Grauls, Armand Willem
Vlaams dichter (Antwerpen 17.11.1889 - Antwerpen 5.1.1968). Grauls werkte als
ambtenaar bij het Antwerpse stadsbestuur. In 1916 debuteerde hij met de poëziebundel Uit
stille dagen, waarin hij zich beïnvloed toont door het expressionisme. In latere poëzie blijkt
hij zich echter in een andere richting te hebben ontwikkeld. Meer en meer werden zijn
gedichten verstild en intiem. In Calando (1932) heeft hij zich gewaagd aan klankgedichten,
zoals Jan Engelman die schreef. Dat kwam hem te staan op een Panopticumstuk in Forum
van E. du Perron, waarin die Grauls van plagiaat beschuldigde.
In 1964 stelde hij voor de serie Poëtisch Erfdeel der Nederlanden een bloemlezing uit zijn
eigen poëzie samen onder de titel Cantabile.

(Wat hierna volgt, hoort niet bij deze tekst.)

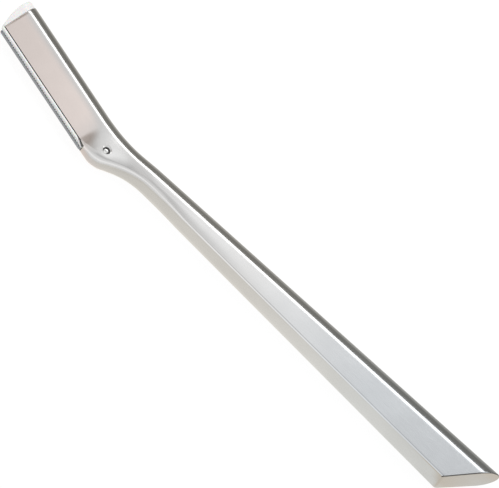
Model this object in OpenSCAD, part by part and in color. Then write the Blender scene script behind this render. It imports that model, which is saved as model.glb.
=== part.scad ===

Grauls verzorgde als eerste een bloemlezing van de jonge dichters van na de eerste
wereldoorlog in Het jonge Vlaanderen, die verscheen met een inleiding van Jozef Muls
(1923).
Literatuur: Oosthoek; WP-lexicon; Marnix Gijsen, [Over A.W. Grauls], in:
Peripatetisch onderricht (1942), p. 19-26; S. Vestdijk, [Over Grauls en Engelman], in: De
glanzende kiemcel (1950, 19917), p. 125-133.